I plan to vote for him, regardless of the money issue, but what do others think? It seems like Shelly Maser and Warren Slocum are the only two so far that have sent out mailers to high propensity voters. And when the Daily News endorsed Slocum, the only other candidate mentioned was Masur.
What do people know about the differences between those two presumptive frontrunners?
Posted by Hmmm, a resident of another community, on May 29, 2012 at 3:22 pm
What I know is that neither of the presumptive frontrunners has taken a position on anything, but they're all about name recognition.
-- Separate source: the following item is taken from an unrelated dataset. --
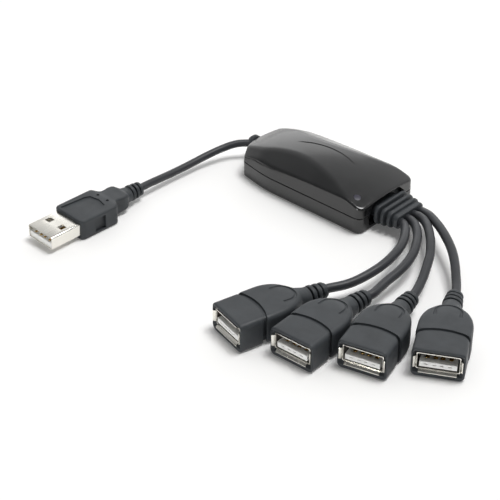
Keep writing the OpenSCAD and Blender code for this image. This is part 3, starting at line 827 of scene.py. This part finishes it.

If Romero doesn't make it in this run, maybe he can in a future one. This race gives him name recognition beyond EPA. Maybe he'll have more time for funding efforts in the future, but he still has my vote this time around.
The whole new jail thing isn't something I want to be on the hook for for the foreseeable future. Yeah, I know, tough on crime, blah blah blah. The Sheriff's Office is taking over a lot of other depts and saving those cities money, blah blah blah. But unless the S.O. has a money making print shop in their basement, they can go pound sand.
Posted by Martin L, a resident of the Menlo Park: Belle Haven neighborhood, on May 30, 2012 at 1:00 pm
Only Carlos knows if his was an omision on purpose, or a simple mistake. But he has apoligized for it without trying to blame anyone but himself for it. And to me, this is new in a politician. Mistake or not, he still is the most capable of the candidates, and the one with the creativity to analize issues and find solutions that benefit the whole community.
Unlike other candidates, he has given enough proof of his commitment to the common good. Unlike others in the race, he doesn’t seem to see this position as the next step towards a career in politics.
His opposition to a new jail is just one of the ways in which he shows he is not afraid to go against powerful interests, even if it means less money to campaign.
Whether you want to call them degrees, credentials or academic achievements, Carlos Romero has what we sorely need in the leadership of our County.